Later Frank Keane, former OC of the Dublin Brigade of the IRA, and Simon O'Donnell were sentenced to six months imprisonment for their involvement in the attack. The men told the Whitehall Branchman, John Walker, that it was part of a campaign to complete the de-zombification of Ireland.

 

The prison authorities were surprised when the pair didn’t seek political status. They had decided that it would not be proper to put themselves into a sort of prison gentrification of republicanism when they considered the prisoners to be largely the victims of the unfair capitalist system.

 

One republican screw was disappointed that the men were now walking round with and rubbing shoulders with a bunch of inner-city burglars.
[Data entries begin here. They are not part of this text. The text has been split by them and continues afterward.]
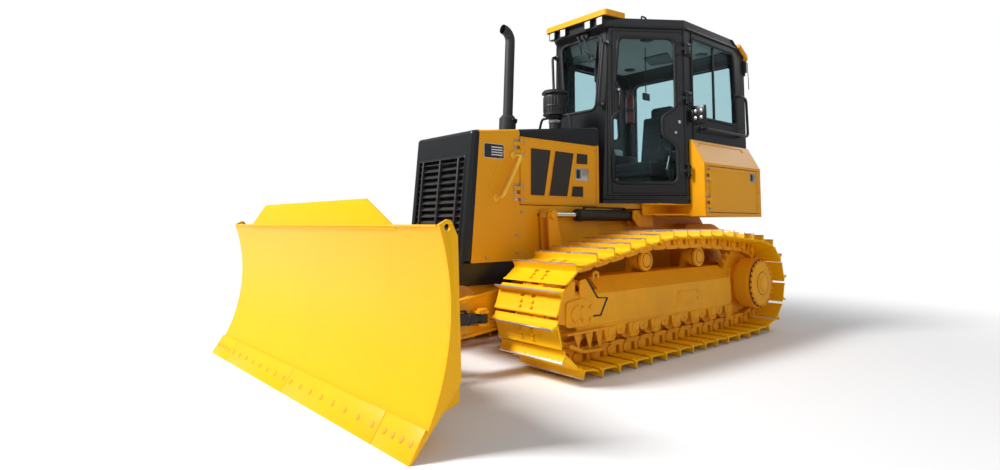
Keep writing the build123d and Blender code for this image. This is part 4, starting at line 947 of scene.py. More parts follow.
class DOZER_OT_cab_outside(bpy.types.Operator):
    """Shell hinge leaves, gutters, corner and sill beads, grab rails, door stops and lifting loops"""

    bl_idname = "dozer.cab_outside"
    bl_label = "Cab outside"

    def execute(self, context):
        low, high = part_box("cab_shell")
        roof_low, roof_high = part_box("cab_roof")
        half = roof_high[0]
        rear = roof_high[1]
        tail = high[1]
        hinge_y = JOINTS["cab_door_left"][1]
        leaves, bolts = [], []
        for height in hinge_heights():
            outline = card(hinge_y + 0.026, hinge_y + 0.098, height - HINGE_HALF, height + HINGE_HALF, 0.012)
            leaves.append(plate("leaf", outline, "X", half - 0.002, 0.011, 0.002))
            for start, end in ((0.041, 0.058), (-0.058, -0.041)):
                ends = [(half + 0.018, hinge_y, height + reach) for reach in (start, end)]
                leaves.append(drum("tip", *ends, 0.01, 0.003, 16))
            bolts += [(half + 0.009, hinge_y + a, height + b) for a in (0.048, 0.08) for b in (-0.036, 0.036)]
        both(join("shell_hinge_leaves", *leaves), "charcoal paint")
        both(bolt_heads("shell_hinge_bolts", bolts, "X", 0.009, 0.008), "black plastic")

        front_x, front_y = 0.275, roof_low[1]
        brim = roof_low[2] + 0.006
        run = [
            (-half - 0.006, tail - 0.016, brim), (-half - 0.006, hinge_y + 0.012, brim),
            (-front_x - 0.006, front_y - 0.004, brim),
            (front_x + 0.006, front_y - 0.004, brim), (half + 0.006, hinge_y + 0.012, brim),
            (half + 0.006, tail - 0.016, brim),
        ]
        dress(tube("gutter", run, 0.01, bend=0.02), "charcoal paint")
        top_z, rear_z = roof_high[2], 2.612
        slope = [
            (half + 0.002, tail - 0.228, top_z - 0.006), (half + 0.002, tail - 0.004, rear_z - 0.006),
            (-half - 0.002, tail - 0.004, rear_z - 0.006), (-half - 0.002, tail - 0.228, top_z - 0.006),
        ]
        dress(tube("rear_gutter", slope, 0.009, bend=0.015), "charcoal paint")
        bead = tube(
            "corner_bead",
            [(half + 0.002, hinge_y + 0.115, low[2] + 0.02), (half + 0.002, hinge_y + 0.115, brim)], 0.006, sides=3,
        )
        sill = tube(
            "sill_bead",
            [
                (half + 0.002, hinge_y + 0.03, low[2] + 0.04), (front_x + 0.004, low[1] + 0.002, low[2] + 0.04),
                (-front_x - 0.004, low[1] + 0.002, low[2] + 0.04), (-half - 0.002, hinge_y + 0.03, low[2] + 0.04),
            ],
            0.011, bend=0.02,
        )
        both(bead, "charcoal paint")
        dress(sill, "charcoal paint")

        glass_low, glass_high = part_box("windscreen")
        rail = []
        for share, out in ((0.03, 0.0), (0.03, 1.0), (0.86, 1.0), (0.86, 0.0)):
            z = glass_low[2] + (glass_high[2] - glass_low[2]) * share
            x = 0.262 + 0.052 * share
            y = low[1] + WINDSCREEN_LEAN * (z - low[2]) - 0.058 * out + (0.02 if not out else 0.0)
            rail.append((x, y, z))
        rails = [tube("rail", rail, sizes().rail, bend=0.045)]
        for place in (rail[0], rail[3]):
            start = Vector(place)
            rails.append(drum("foot", start + Vector((0, -0.016, 0)), start + Vector((0, -0.032, 0)), 0.026, 0.003, 20))
        both(join("front_grab_rail", *rails), "black plastic")

        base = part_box("side_box")[1][2] + 0.108
        reach = rear + 0.02
        path = [
            (half, hinge_y + 0.245, base), (half + 0.06, hinge_y + 0.245, base), (half + 0.06, reach, base + 0.004),
            (half + 0.052, reach, base + 0.38), (half + 0.052, rear - 0.105, base + 0.385),
            (half, rear - 0.105, base + 0.385),
        ]
        feet = [tube("rail", path, sizes().rail, bend=0.05)]
        for y, z in ((hinge_y + 0.245, base), (rear - 0.105, base + 0.385)):
            feet.append(drum("foot", (half - 0.002, y, z), (half + 0.01, y, z), 0.028, 0.003, 20))
        feet.append(
            drum(
                "stay", (half - 0.002, rear - 0.065, base + 0.002), (half + 0.06, rear - 0.065, base + 0.002), 0.01,
                0.0, 16,
            ),
        )
        both(join("rear_grab_rail", *feet), "black plastic")

        at = Vector((half + 0.03, hinge_y + 0.06, base + 0.02))
        bracket = join(
            "door_stop",
            block("plate", at, at + Vector((0.12, 0.034, 0.165)), 0.006),
            block("foot", (half - 0.002, at.y + 0.004, at.z + 0.03), (at.x + 0.004, at.y + 0.03, at.z + 0.135), 0.003),
        )
        both(bracket, "charcoal paint")
        knobs = [
            (at.x + a, at.y - 0.01, at.z + b)
            for a, b in ((0.032, 0.052), (0.088, 0.052), (0.032, 0.112), (0.088, 0.112))
        ]
        pads = bolt_heads("door_stop_bolts", knobs, "Y", 0.016, 0.014, 20)
        both(pads, "stainless")

        loops = []
        for y in (hinge_y - 0.22, rear - 0.32):
            for side in (-1, 1):
                x = side * 0.46
                loops.append(
                    tube(
                        "loop",
                        [
                            (x, y - 0.035, top_z - 0.01), (x, y - 0.035, top_z + 0.042),
                            (x, y + 0.035, top_z + 0.042), (x, y + 0.035, top_z - 0.01),
                        ],
                        0.008, bend=0.02,
                    )
                )
        dress(join("lifting_loops", *loops), "charcoal paint")
        return {"FINISHED"}


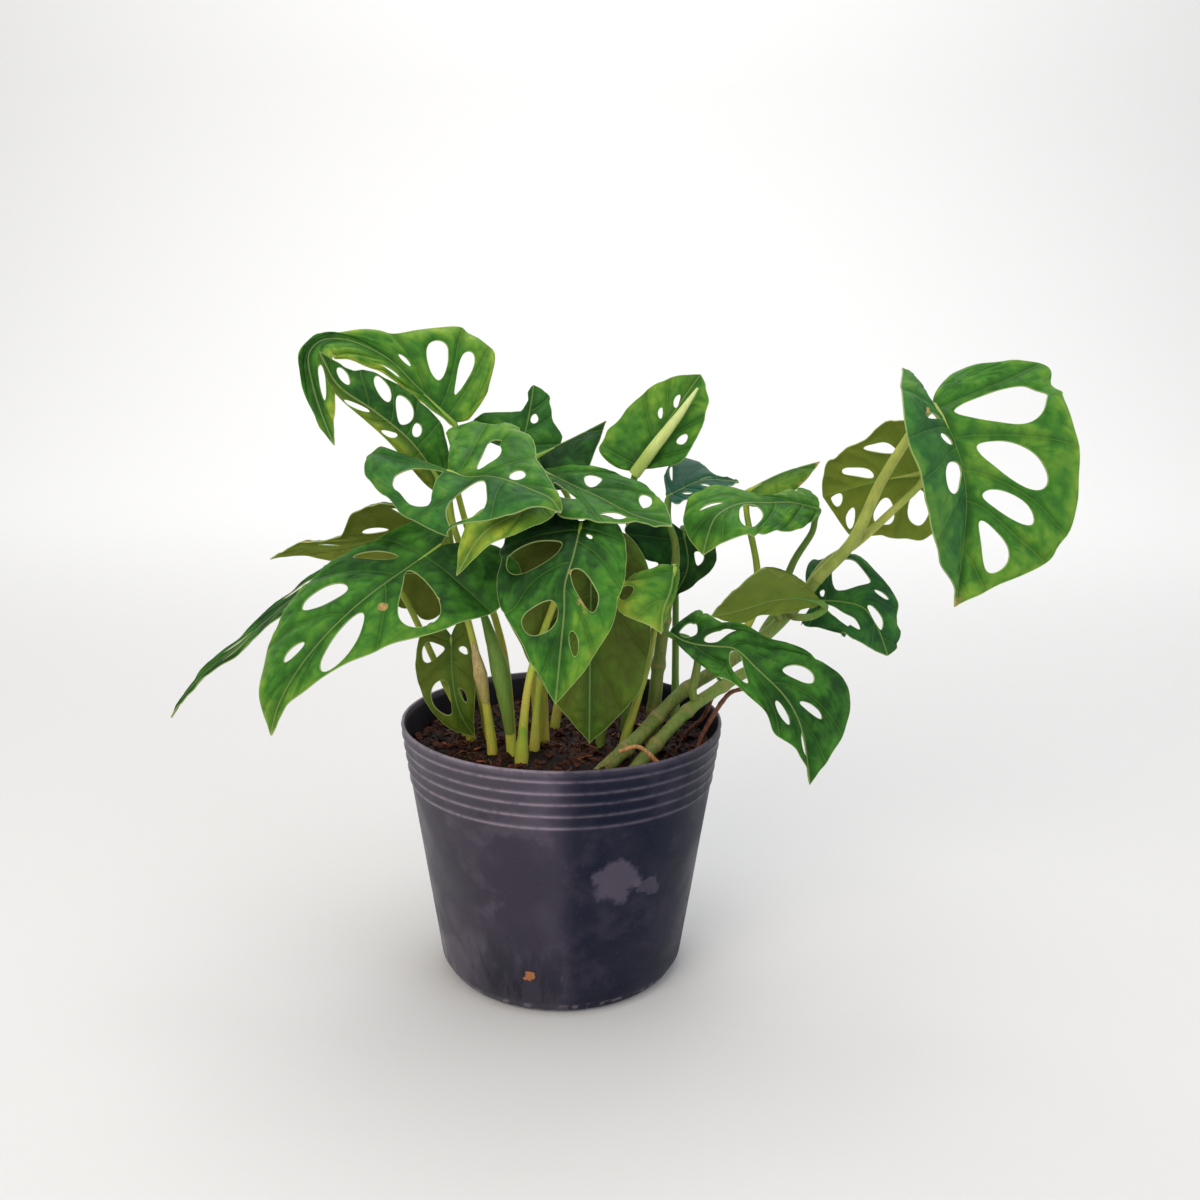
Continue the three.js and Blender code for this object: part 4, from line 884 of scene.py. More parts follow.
            veins=[0.4, 0.62, 0.82], holes=[0, 0, 0, 0],
        ),
        right=dict(
            w=28, fold=0, curl=16, lobe=-0.01, edge=[0.8, 1, 1, 1, 0.95, 1, 1.15, 1.2, 1],
            veins=[0.4, 0.62, 0.82], holes=[0, 0, 0, 0],
        ),
        stem=[[18, -10], [19, -10, 145], [18, -12, 180]],
        look=dict(tone=(0.3, 0.46), rim=0.08, cast=(-0.55, -0.5), wave=0.6),
    ),
    dict(
        name="leaf_low_left",
        rib=[[-50, -12, 162], [-49, -17, 143], [-46, -16, 127], [-40, -13, 115]],
        face=[[0, -0.9, 0.2]],
        left=dict(w=17, fold=0, curl=20, lobe=0.1, holes=[0, 0.8, 0.9, 0]),
        right=dict(w=11, fold=20, curl=20, lobe=0.1, holes=[0, 0.3, 0.3, 0]),
        stem=[[-46, 4], [-50, -2, 140], [-50, -6, 156]],
        look=dict(tone=(0.55, 0.62), cast=(-0.6, -0.6), dry=0.1, wave=0.6),
    ),
    dict(
        name="leaf_shade", rib=[[56, 18, 206], [58, 15, 190], [50, 13, 173]], face=[[0.1, -0.9, 0.2]],
        left=dict(
            w=26, fold=10, curl=5, lobe=0.25, edge=[1.35, 1.1, 1.25, 0.9, 0.7, 1.05, 1.5], veins=[0.4, 0.8],
            holes=[0, 0, 0],
        ),
        right=dict(
            w=16, fold=0, curl=20, lobe=0, edge=[0.9, 0.95, 1.1, 0.9, 0.45, 0.2, 0.3], veins=[0.3, 0.88],
            holes=[0, 0.2, 0],
        ),
        stem=[[54, 12], [54, 24, 150], [54, 29, 192], [56, 25, 207]],
        look=dict(tone=(0.25, 0.3), cast=(0.2, 0), wave=0.6),
    ),
]


def unit(vectors):
    return vectors / np.linalg.norm(vectors, axis=-1, keepdims=True)


# How far a half's margin bulges beyond the common outline, by its list of shares at equal steps of q
def edgeAt(half, q):
    shares = np.array(half.get("edge", [1, 1]), float)
    at = q * (len(shares) - 1)
    i = np.minimum(at.astype(int), len(shares) - 2)
    return shares[i] + (shares[i + 1] - shares[i]) * ease(at - i, 0, 1)


# Point and upper-side normal at q round the margin and t from rib to margin, for arrays of both
def surfaceOf(leaf):
    rib = smoothPath(leaf["rib"])
    faces = np.array(leaf["face"] * (2 if len(leaf["face"]) == 1 else 1), float)

    def pair(side, key):
        value = leaf[side].get(key, 1)
        return value if isinstance(value, list) else [value, value]

    def surface(side, q, t):
        right = side > 0
        pick = {}
        for key in ("w", "fold", "curl", "lobe", "full"):
            pick[key] = [np.where(right, a, b) for a, b in zip(pair("right", key), pair("left", key))]
        w, curl, lobe, full = (pick[key][0] for key in ("w", "curl", "lobe", "full"))
        edge = np.where(right, edgeAt(leaf["right"], q), edgeAt(leaf["left"], q))
        width = np.interp(q ** full, outlineAt, outlineAcross) * edge
        reach = np.interp(q, outlineAt, outlineAlong) - lobe * 6.75 * q * (1 - q) ** 2
        start = q ** leaf.get("start", bladeShape["start"])
        along = start + (reach - start) * t ** bladeShape["sweep"]
        across = w * width * t
        held = np.clip(along, 0, 1)
        heading = unit(onPath(rib, held, "heading"))
        centre = onPath(rib, held) + heading * ((along - held) * rib["length"])[:, None]
        normal = np.stack([np.interp(held, np.linspace(0, 1, len(faces)), faces[:, k]) for k in range(3)], -1)
        normal = unit(normal - heading * (normal * heading).sum(1)[:, None])
        sideways = np.cross(normal, heading) * side[:, None]
        fold = np.radians(pick["fold"][0] + (pick["fold"][1] - pick["fold"][0]) * held)
        bend = np.radians(curl) / w
        tilt = fold - bend * across
        out, rise = (np.sin(fold) - np.sin(tilt)) / bend, (np.cos(tilt) - np.cos(fold)) / bend
        point = centre + sideways * out[:, None] + normal * rise[:, None]
        tilted = normal * np.cos(tilt)[:, None] - sideways * np.sin(tilt)[:, None]
        facing = np.where((t == 0)[:, None], normal, tilted)
        return dict(point=point, facing=facing, along=held, across=across)

    return surface


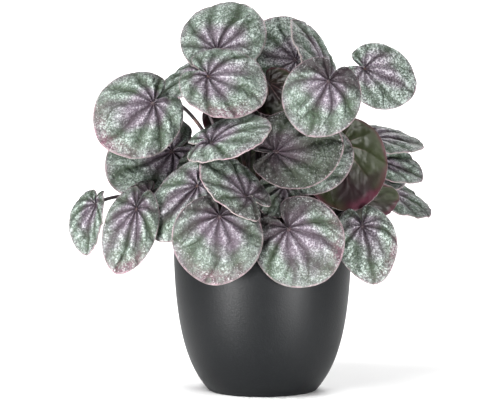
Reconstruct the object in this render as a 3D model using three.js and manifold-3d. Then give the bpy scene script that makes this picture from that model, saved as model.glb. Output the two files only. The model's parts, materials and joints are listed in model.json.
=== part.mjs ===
import * as THREE from "three";
import { mergeVertices } from "three/addons/utils/BufferGeometryUtils.js";
import Module from "manifold-3d";

const wasm = await Module();
wasm.setup();

// Potted ripple peperomia, in millimetres, +Z up, with the middle of the pot's foot at the origin.
// Its best side looks towards -Y.

// Pot: a smooth cup that swells quickly from its foot and then stands almost straight
const RIM_RADIUS = 55.75;
const RIM_HEIGHT = 103;
const FOOT_RADIUS = 33.9;
const SWELL_RADIUS = 45.9;
const SWELL_HEIGHT = 14;
const SHOULDER_RADIUS = 56.25;
const SHOULDER_HEIGHT = 35;
const WALL = 3.6;
const FLOOR_THICKNESS = 4.5;
const POT_SIDES = 32;
const OUTSIDE_STEPS = 9;
const INSIDE_STEPS = 6;

// Potting mix: heaped a little in the middle, with an uneven top
const SOIL_LEVEL = 88;
const SOIL_HEAP = 2.5;
const SOIL_BUMP = 0.9;
const SOIL_GAP = 0.3;

// Blade: a thick heart-shaped disc that its stalk joins at the bottom of the notch.
// All but the thickness are in blade radii or degrees. Angles are measured from the tip.
const BLADE_THICKNESS = 1.0;
const CENTRE_OFFSET = 0.46;
const TIP_POINT = 0.06;
const TIP_POINT_WIDTH = 14;
const TIP_POINT_SPREAD = 3;
const NOTCH_ANGLE = 172;
const LOBE_SWELL = 0.2;
const LOBE_TURN = 146;
const NOTCH_REACH = 0.25;
const VEIN_CURVE = 0.3;
const RIBS_PER_SIDE = 4.5;
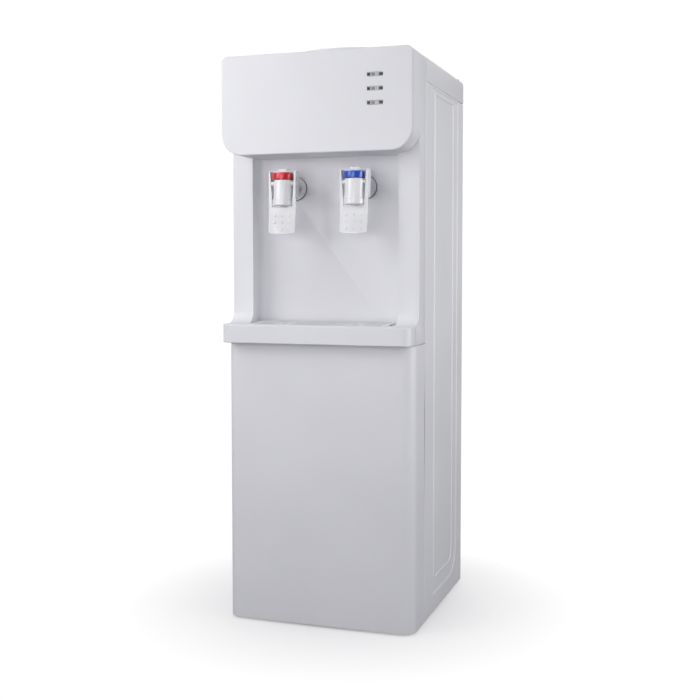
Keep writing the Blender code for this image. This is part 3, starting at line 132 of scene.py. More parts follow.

He was further disappointed when on the first Sunday of their time in the Joy they opted to miss Mass saying that they thought it was a heap of medieval bollocksology. Nevertheless, the screw endeavoured to re-establish the natural order of things by shouting to a traveller prisoner. “Those two men there are on the sick list. Go up and get them their breakfast or I’ll wear this bunch of keys on your bony arse.”

 

Some of the more senior officers were not happy at all that the two did not look for special treatment which would have allowed them to be held separate from the main prison population. They were suspicious that they, as known agitators and troublemakers, would now ploy their truculence about prison conditions to other prisoners.

 

And this they did, though not in any deliberate way. It was obvious to O’Donnell, who was nearly always active in sports, that the prison diet was nutritionally inadequate.

 

Keane thought that the visiting conditions were primitive. Young married couples or just couples, and the prison largely consisted then of young men, could not have a private conversation to discuss personal problems that might arise without every word listened to and noted if necessary. Security was given as the sacred cow. Keane maintained that security was a matter for the authorities and should not be used to infringe on the meagre rights that prisoners were allowed.